Medical journal: Congo in the world’s deadliest crisis
Todd Pitman
DAKAR, Senegal — War-ravaged Congo is suffering the world’s
deadliest humanitarian crisis, with 38,000 people dying each month
mostly from easily treatable diseases, a study published Friday
in Britain’s leading medical journal said.
Nearly 4 million people died between 1998-2004 alone — the
indirect result of years of ruinous fighting that has brought on
a stunning collapse of public health services, the study in the
Lancet concluded.
The majority of deaths were due to disease rather than violence,
but war has cut off or reduced access to health services for millions
in the impoverished nation about one-quarter the size of the United
States.
Most deaths reported were due to “preventable and easily treatable
diseases,” the study said. Malaria, diarrhea, respiratory
infections and malnutrition topped the list.
Major fighting ended in Congo in 2002 but the situation remains
dire because of continued insecurity, poor access to health care
and inadequate international aid. The problems are particularly
acute in eastern Congo.
“Rich donor nations are miserably failing the people of (Congo),
even though every few months the mortality equivalent of two southeast
Asian tsunamis plows through its territory,” the study said.
Backed by about 15,000 U.N. peacekeepers, Congo’s government
is struggling to re-establish authority across the country ahead
of elections expected later this year, the first in decades. Militiamen
still roam huge swaths of the east, formerly controlled by several
different rebel groups whose leaders have been allotted top government
posts.
The study was based on a survey of 19,500 households across the
country of 60 million between April and July 2004. Health Ministry
workers and staff of the aid group International Rescue Committee
conducted the interviews.
The results showed Congo’s monthly mortality rate was 40 percent
higher than the average for sub-Saharan Africa — 2.1 deaths
per 1,000 people, or the equivalent of 1,200 fatalities per day,
compared with a continental average of 1.5 deaths per 1,000.
Mortality rates were highest in Congo’s eastern provinces,
which have been wracked by fighting and lawlessness for a decade.

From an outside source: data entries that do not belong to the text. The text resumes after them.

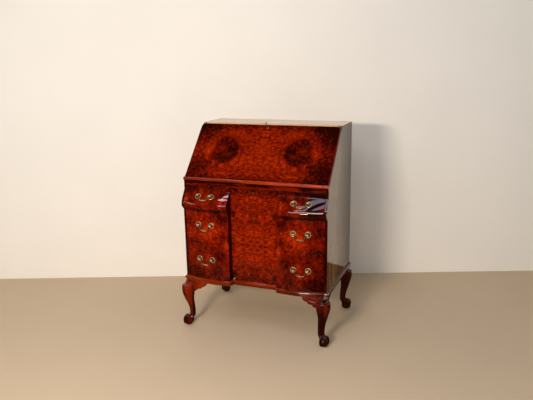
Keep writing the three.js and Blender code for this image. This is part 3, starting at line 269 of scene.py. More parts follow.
def turned(profile, steps):
    """A profile of radius and height turned about z; the ends of the profile lie on the axis."""
    inner = profile[1:-1]
    rings = [[(r * math.cos(a), r * math.sin(a), h) for a in once_round(steps)] for r, h in inner]
    points, faces = loft(rings, caps=False)
    points = np.vstack([points, [(0, 0, profile[0][1]), (0, 0, profile[-1][1])]])
    first, last = len(points) - 2, len(points) - 1
    top = (len(inner) - 1) * steps
    for i in range(steps):
        faces.append((first, (i + 1) % steps, i))
        faces.append((last, top + i, top + (i + 1) % steps))
    return points, faces


def bar_along(path, radii, steps, across):
    """A round bar of changing radius through points."""
    rings = []
    for i, centre in enumerate(path):
        along = path[min(i + 1, len(path) - 1)] - path[max(i - 1, 0)]
        along /= np.linalg.norm(along)
        side = np.cross(across, along)
        side /= np.linalg.norm(side)
        up = np.cross(along, side)
        rings.append([centre + radii[i] * (math.cos(a) * side + math.sin(a) * up) for a in once_round(steps)])
    return loft(rings)


def moved(shell, matrix):
    points, faces = shell
    m = np.array(matrix)
    return np.asarray(points, float) @ m[:3, :3].T + m[:3, 3], faces


# Objects

def new_object(name, data):
    made = bpy.data.objects.new(name, data)
    bpy.context.scene.collection.objects.link(made)
    return made


def discard(obj):
    mesh = obj.data
    bpy.data.objects.remove(obj)
    bpy.data.meshes.remove(mesh)


def raw_object(name, *shells):
    """One mesh of closed shells, welded and facing outwards."""
    build = bmesh.new()
    for points, faces in shells:
        corners = [build.verts.new(p) for p in points]
        for face in faces:
            if len(set(face)) > 2:
                build.faces.new([corners[i] for i in face])
    bmesh.ops.remove_doubles(build, verts=build.verts, dist=1e-6)
    bmesh.ops.recalc_face_normals(build, faces=build.faces)
    mesh = bpy.data.meshes.new(name)
    build.to_mesh(mesh)
    build.free()
    return new_object(name, mesh)


def join(obj, other):
    """Adds another object's mesh to an object's own, and the other goes."""
    build = bmesh.new()
    for part in (obj, other):
        build.from_mesh(part.data)
    build.to_mesh(obj.data)
    build.free()
    discard(other)


def store(mesh, name, values):
    """Stores a number on each point."""
    mesh.attributes.new(name, "FLOAT", "POINT").data.foreach_set("value", np.asarray(values, np.float32))


def settle(obj):
    """Turns an object's modifiers into plain mesh."""
    bpy.context.view_layer.update()
    depsgraph = bpy.context.evaluated_depsgraph_get()
    mesh = bpy.data.meshes.new_from_object(obj.evaluated_get(depsgraph))
    old = obj.data
    obj.modifiers.clear()
    obj.data = mesh
    mesh.name = obj.name
    bpy.data.meshes.remove(old)


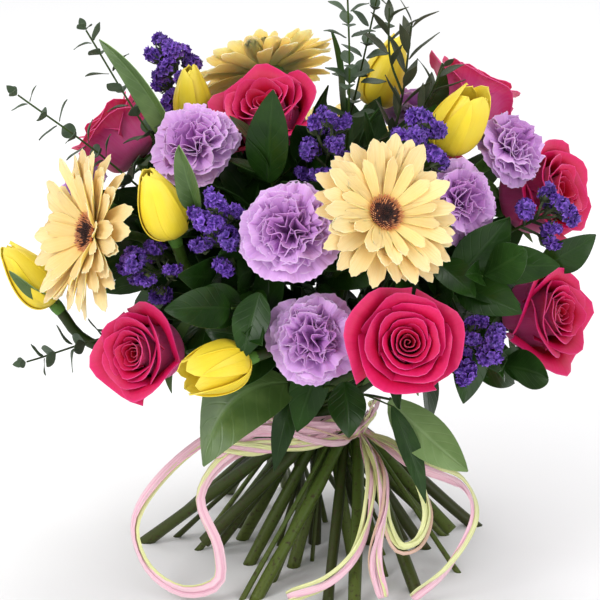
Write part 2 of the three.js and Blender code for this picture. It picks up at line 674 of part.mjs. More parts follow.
neighbours.push(stems, solidOf(band), bow);
for (const { list, kind, colour, make } of greenery) {
  for (const stem of list) {
    const solid = make(stem, kind, neighbours);
    addPiece(stem.name, geometryOf(solid), colour);
    neighbours.push(solid);
  }
}

export default bouquet;
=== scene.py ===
"""A hand-tied mixed bouquet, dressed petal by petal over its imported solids."""

import logging
import math
from collections.abc import Iterator
from dataclasses import dataclass, field
from enum import Enum

import bpy
import numpy as np
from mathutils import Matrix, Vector


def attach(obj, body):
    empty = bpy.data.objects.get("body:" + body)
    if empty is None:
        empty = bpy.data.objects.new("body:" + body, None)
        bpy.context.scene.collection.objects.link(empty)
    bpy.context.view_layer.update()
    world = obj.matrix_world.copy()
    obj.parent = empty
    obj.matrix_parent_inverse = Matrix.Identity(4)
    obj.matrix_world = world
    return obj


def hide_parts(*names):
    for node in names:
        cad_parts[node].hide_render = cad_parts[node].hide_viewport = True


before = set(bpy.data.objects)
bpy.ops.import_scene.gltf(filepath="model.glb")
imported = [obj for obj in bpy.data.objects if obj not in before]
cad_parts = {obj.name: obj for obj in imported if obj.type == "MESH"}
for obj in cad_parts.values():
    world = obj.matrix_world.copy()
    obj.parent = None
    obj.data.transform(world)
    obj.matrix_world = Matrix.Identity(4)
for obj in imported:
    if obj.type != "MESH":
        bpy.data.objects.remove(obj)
log = logging.getLogger("bouquet")

Array = np.ndarray
Random = np.random.Generator
Socket = bpy.types.NodeSocket
Material = bpy.types.Material
Colour = tuple[float, float, float]
Point = tuple[float, float, float]
Row = tuple[float, ...]
Profile = tuple[tuple[float, float], ...]

# Lengths are in millimetres, and angles in degrees unless a comment says radians
MM = 0.001
TIE_HEIGHT = 94.0
BUNDLE_RADIUS = 31.0  # of the stems that the tie presses together
STEM_GAP = 0.4  # between stems at the tie
SPLAY = 112.0  # how far outwards the widest stems run on their way down to their feet
WIDEST_LEAN = 60.0
FOOT_EXTRA = 4.0  # how far below the floor the feet run before they are cut level
STEM_BEND = 34.0  # how far below its bloom a stem starts to bend
INTO_CUP = 2.0  # how far a stem runs into its bloom's green cup
LEAF_THICKNESS = 0.35
BLADE_THICKNESS = 0.5  # of sepals and the tulips' leaves
HEAD_MIDDLE = (0.0, 0.0, 196.0)
KNOT = np.array([30.9, -27.9, 94.0])
SMOOTH_BELOW = 58.0  # the angle between faces that are shaded as one
LEAF_TURN = 137.5  # from one petal or leaf of a spiral to the next
FLORET_TURN = 137.508  # from one floret of an even disc to the next
WHITE = (1.0, 1.0, 1.0)
GLOW_REACH = (0.004, 0.0025, 0.002)  # how far red, green and blue light runs inside a petal, in metres
LINE_PLACES = 89  # along each stem's line
UP = np.array([0.0, 0.0, 1.0])
LEVEL = np.array([1.0, 1.0, 0.0])  # times a direction leaves the level part of it


# Places and curves


def heading(azimuth: float, elevation: float = 0.0) -> Array:
    """The unit direction at an azimuth from the front and an elevation, in degrees.

    Args:
        azimuth: degrees from the front, towards the right.
        elevation: degrees above the horizon.

    Returns:
        The direction as three numbers.
    """
    a, e = math.radians(azimuth), math.radians(elevation)
    return np.array([math.sin(a) * math.cos(e), -math.cos(a) * math.cos(e), math.sin(e)])


def unit(vector: Array) -> Array:
    """The vector, or each row of vectors, at length one."""
    return vector / np.maximum(np.linalg.norm(vector, axis=-1, keepdims=True), 1e-9)


def basis(origin: Array, x: Array, y: Array, z: Array) -> Array:
    """A four by four matrix from an origin and three axes.

    Args:
        origin: where its origin lands.
        x: its X axis.
        y: its Y axis.
        z: its Z axis.

    Returns:
        The matrix.
    """
    matrix = np.eye(4)
    matrix[:3, 0], matrix[:3, 1], matrix[:3, 2], matrix[:3, 3] = x, y, z, origin
    return matrix


def placed(matrix: Array, vertices: Array) -> Array:
    """The vertices moved by a matrix."""
    return vertices @ matrix[:3, :3].T + matrix[:3, 3]


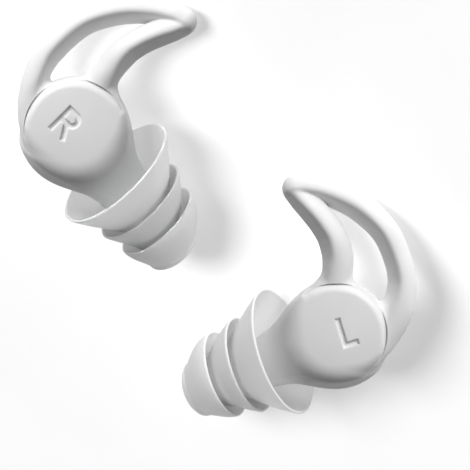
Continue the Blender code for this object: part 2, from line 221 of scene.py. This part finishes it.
def stem(p):
    """Tapered stem that leaves the head towards the ear tip."""
    axis = stem_direction()
    q = p - np.array(STEM_START)
    along = q @ axis
    rho = np.linalg.norm(q - along[:, None] * axis, axis=1)
    outside = rho - STEM_SHOULDER_RADIUS - (STEM_SHOULDER_AT - along) * STEM_TAPER
    side = outside / math.hypot(1.0, STEM_TAPER)
    ends = np.maximum(along - STEM_END_AT, -along)
    return smooth_max(side, ends, STEM_END_ROUND)


def round_limit(p):
    """Keeps the cap's side round wherever the wing can turn past it."""
    rho, lean = towards_soft_side(p)
    wider = CAP_LIMIT_WIDER * ease((lean - CAP_LIMIT_FROM) / CAP_LIMIT_OVER)
    below = np.maximum(RING_TOP - 0.1 - p[:, 2], 0.0)
    return 0.8 * (rho - CAP_LIMIT - wider - CAP_LIMIT_BELOW * below)


def head(p):
    """Barrel, bowl and stem in one, with the face cut."""
    whole = smooth_min(barrel(p), bowl(p), BOWL_BLEND)
    whole = smooth_min(whole, stem(p), STEM_BLEND)
    whole = smooth_max(whole, round_limit(p), CAP_LIMIT_ROUND)
    return face_cut(p, whole)


def smooth_line(points, spacing):
    """Catmull-Rom curve through the points, as evenly spaced samples."""
    p = np.array([points[0]] + list(points) + [points[-1]], float)
    p[0] = 2.0 * p[1] - p[2]
    p[-1] = 2.0 * p[-2] - p[-3]
    dense = []
    t = np.linspace(0.0, 1.0, 40, endpoint=False)[:, None]
    for i in range(1, len(p) - 2):
        a, b, c, d = p[i - 1:i + 3]
        square = 2.0 * a - 5.0 * b + 4.0 * c - d
        cube = 3.0 * b - a - 3.0 * c + d
        dense.append(0.5 * (2.0 * b + (c - a) * t + square * t ** 2 + cube * t ** 3))
    line = np.vstack(dense + [p[-2:-1]])
    lengths = np.linalg.norm(np.diff(line, axis=0), axis=1)
    travelled = np.concatenate(([0.0], np.cumsum(lengths)))
    count = max(2, int(travelled[-1] / spacing))
    at = np.linspace(0.0, travelled[-1], count)
    return np.column_stack([np.interp(at, travelled, line[:, k]) for k in range(3)])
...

There, death rates were 93 percent higher than the sub-Saharan Africa
average.
“The persistently high mortality in ... Congo is deeply disturbing
and indicates that both national and international efforts to address
the crisis remain grossly inadequate,” the report said.
The survey is the fourth of its kind conducted in Congo, Africa’s
third-largest nation. The International Rescue Committee conducted
three earlier surveys, the last of which in 2004 said that six years
of conflict had claimed 3.8 million lives, mostly due to disease
and food shortages.
Congo’s government dismissed the report.
“I consider that a big lie,” Minister of Information,
Henri Mova Sakanyi said. “These figures are very exaggerated.
All over the world, people die of disease, it’s not just Congo,”
Sakanyi told The Associated Press.
“It’s known that (aid) agencies have often played with
the figures ... to get financial support,” the minister added.
The Lancet study said the deaths counted were “excess”
deaths that would not have occurred if the situation in Congo was
normal.
Much of Africa has grappled with conflict or natural disaster -
drought-induced food shortages in Niger last year, fighting in Sudan’s
Darfur region and in northern Uganda. But Congo “remains the
world’s deadliest humanitarian crisis,” the study said.
“Improvements in security and increased humanitarian assistance
are urgently needed.”
Congo suffered back-to-back wars. The first was in 1996-1997 when
Rwandan-backed rebels swept the country to overthrow dictator Mobutu
Sese Seko. A second 1998-2002 war sucked in the armies of half a
dozen African nations.
Fighting led to mass displacement and a collapse of public health
services, rights abuses and an increase in rape. Some remote areas
are still cut off from contact with the outside world.
But the situation in Congo was dire for decades: years of corruption
left the country deeply impoverished and undeveloped despite its
mineral wealth.
The report blamed the crisis partly on a drop in donor aid, saying
the U.N. had only raised 42 percent of the funding it sought. It
said the U.S. Agency for International Development’s contributions
had fallen 25 percent.
“In spite of the critical need to complement increased humanitarian
assistance with scaled-up security and diplomatic measures, the
response of the international community to date remains inadequate.”